Efficient all-inorganic CsPbIBr2 perovskite solar cells with an open voltage over 1.33 V by dual-additive strategy

The internal non-radiative recombination and high trap-state density (Ntrap) in perovskite layer have severely limited the progress of low-temperature processed CsPbIBr2 perovskite solar cells (PSCs). In this work, cesium acetate (CsAc) and hydrogen lead triiodide (HPbI3) dual-additives are employed to tune the properties of CsPbIBr2 film prepared by low-temperature process. The CsAc material is used to modify CsPbIBr2 surface and optimize the CsPbIBr2/carbon electrode interface, while HPbI3 additive is employed to dope perovskite layer.

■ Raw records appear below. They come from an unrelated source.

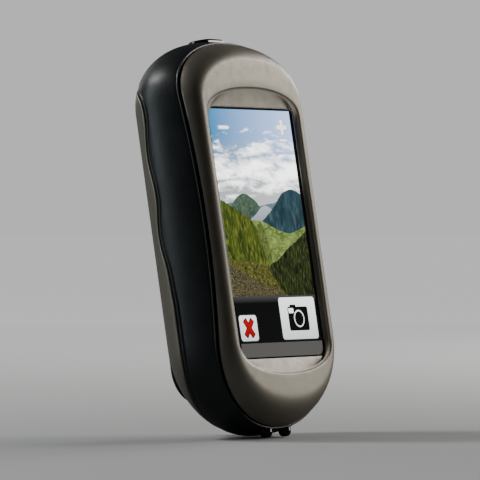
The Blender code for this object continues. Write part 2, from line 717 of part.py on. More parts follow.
# ---------------------------------------------------------------- batteries and card
def coil(name, base, direction):
    """A tapered contact spring from its base towards the cell."""
    steps = int(SPRING_TURNS * 12)
    sides = 6
    rings = []
    for i in range(steps + 1):
        share = i / steps
        turn = math.tau * SPRING_TURNS * share
        radius = SPRING_BASE_RADIUS + (SPRING_TIP_RADIUS - SPRING_BASE_RADIUS) * share
        climb = SPRING_WIRE + (SPRING_LENGTH - 2 * SPRING_WIRE) * share
        out = Vector((math.cos(turn), math.sin(turn), 0))
        centre = Vector(base) + out * radius + Vector((0, 0, direction * climb))
        ring = []
        for k in range(sides):
            around = math.tau * k / sides
            ring.append(centre + SPRING_WIRE * (out * math.cos(around) + Vector((0, 0, math.sin(around)))))
        rings.append(ring)
    loft(name, rings, bright_steel())


def make_cells():
    """Two AA cells, head to tail, with their springs and contact plates."""
    for name, x, up in (("left", -CELL_CENTRE_X, 1), ("right", CELL_CENTRE_X, -1)):
        seat = CONTACT_LOW + CONTACT_WALL if up > 0 else CONTACT_HIGH
        tail = seat + up * (GAP + SPRING_LENGTH + GAP)
        turned(f"battery_{name}", (x, CELL_CENTRE_Y, tail), (0, 0, up),
               [(CELL_RADIUS, 0), (CELL_RADIUS, CELL_LENGTH), (CELL_NUB_RADIUS, CELL_LENGTH),
                (CELL_NUB_RADIUS, CELL_LENGTH + CELL_NUB)], cell_wrap(), steps=24)
        coil(f"battery_spring_{name}", (x, CELL_CENTRE_Y, seat + up * GAP), up)
        box(f"contact_{name}", (x - CONTACT_HALF, FLOOR_BACK_Y + GAP, CONTACT_LOW),
            (x + CONTACT_HALF, CELL_CENTRE_Y + CONTACT_HALF, CONTACT_LOW + CONTACT_WALL), bright_steel())
    reach = CELL_CENTRE_X + CONTACT_HALF
    box("contact_bridge", (-reach, FLOOR_BACK_Y + GAP, CONTACT_HIGH),
        (reach, CELL_CENTRE_Y + CONTACT_HALF, CONTACT_HIGH + CONTACT_WALL), bright_steel())


def make_card():
    """Memory card in its open-ended slot on the battery bay's floor."""
    length, thickness, width = CARD
    front = FLOOR_BACK_Y + GAP
    mouth = length / 2
    room = SLOT_WALL + GAP
    slot = box("card_slot", (-mouth - room, front, SLOT_LOW_Z),
               (mouth - CARD_PROUD, front + thickness + 2 * room, SLOT_HIGH_Z), bright_steel())
    cut(slot, box("tool_card_room", (-mouth - GAP, front + SLOT_WALL, SLOT_LOW_Z + SLOT_WALL),
                  (mouth + 1, front + SLOT_WALL + thickness + 2 * GAP, SLOT_LOW_Z + SLOT_WALL + width + 2 * GAP)))
    box("memory_card", (-mouth, front + room, SLOT_LOW_Z + room),
        (mouth, front + room + thickness, SLOT_LOW_Z + room + width), black_plastic())


# ---------------------------------------------------------------- key, feet and cap
def make_key():
    """Power key on the top: a rounded pill with a stem down to the switch."""
    key = pill("power_key", KEY_HALF_X, KEY_HALF_Y, KEY_CENTRE_Y, KEY_BOTTOM, KEY_TOP, gloss_black(), crown=0.7)
    join(key, box("tool_key_stem", (-KEY_STEM_HALF, KEY_CENTRE_Y - KEY_STEM_HALF, KEY_BOTTOM - KEY_STEM),
                  (KEY_STEM_HALF, KEY_CENTRE_Y + KEY_STEM_HALF, KEY_BOTTOM + 0.5)))


def make_feet():
    """Two small glossy feet, shaped to the rubber above them, each with a pin through it."""
    flat = FOOT_RADIUS * 0.55
    seat = body_core("tool_foot_seat", GAP, angle_of(PARTING_END_Y - FOOT_RADIUS), 0)
    for name, x in (("left", -FOOT_X), ("right", FOOT_X)):
        foot = turned(f"foot_{name}", (x, FOOT_Y, 0), (0, 0, 1),
                      [(flat, 0), (FOOT_RADIUS * 0.85, 0.3), (FOOT_RADIUS, 0.8), (FOOT_RADIUS, FOOT_ROOT)],
                      gloss_black(), steps=16)
        cut(foot, seat)
        join(foot, turned(f"tool_foot_pin_{name}", (x, FOOT_Y, flat), (0, 0, 1),
                          [(FOOT_PIN_RADIUS, 0), (FOOT_PIN_RADIUS, FOOT_PIN_TOP - flat)], steps=12))


def make_cap():
    """Weather cap over the data port. It swings down on its rear edge."""
    cap = box("weather_cap", (-CAP_HALF, CAP_FRONT_Y, BODY_BOTTOM + 0.4), (CAP_HALF, CAP_BACK_Y, CAP_TOP),
              black_rubber())
    front = BOARD_BACK_Y + GAP
    join(cap, box("tool_cap_plug", (-CAP_PLUG_HALF, CAP_PLUG_FRONT_Y, CAP_TOP - 0.5),
                  (CAP_PLUG_HALF, front + PORT_HEIGHT - PORT_WALL - GAP, CAP_PLUG_TOP)))


# ---------------------------------------------------------------- rear
def rear_shell(name, skin):
    """The whole rear skin behind the wavy seam."""
    front = lambda z: seam_y(z) + SEAM_GAP / 2
    back = lambda z: skin_at(SHELL_END_ANGLE)[1]
    rings = [skin_ring(front, back, i / SHELL_STEPS) for i in range(SHELL_STEPS, -1, -1)]
    rings += [skin_ring(front, back, i / SHELL_STEPS, COVER_WALL) for i in range(SHELL_STEPS + 1)]
    return loft(name, rings, skin)


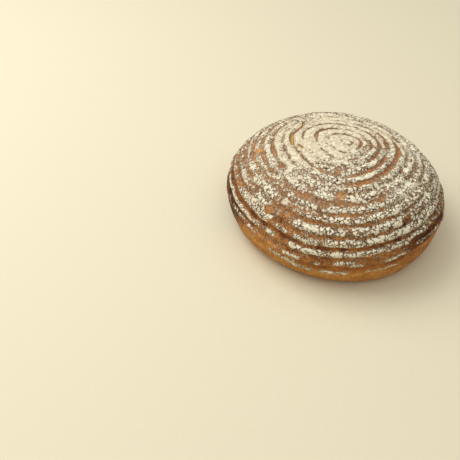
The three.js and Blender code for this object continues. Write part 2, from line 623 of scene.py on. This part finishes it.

The dual-additive strategy is used to optimize the microstructure and regulate the optoelectrical characteristics of carbon-based CsPbIBr2 PSCs. It is found that CsAc can passivate the vacancy defect of Br−, reduce the energy loss (Eloss) and enhance the open-circuit voltage (Voc) of PSCs. The HPbI3 additive works to optimize the crystallization process, resulting in the high-quality CsPbIBr2 films with better crystallinity and morphology. The modified films by CsAc and HPbI3 dual-additive demonstrate smaller band gap, better light absorption, reduced trap-state density (Ntrap) and suppressed carrier recombination. The optimized carbon-based PSCs modified by the dual-additive achieve a champion power conversion efficiency of 9.18% with a Voc of 1.334 V, more matched energy-level, reduced Eloss and promoted charge transfer. Moreover, the modified PSCs without encapsulation show improved long-term humid stability. Our work provides a facilitated method to prepare an efficient and stable CsPbIBr2 PSCs by low-temperature process.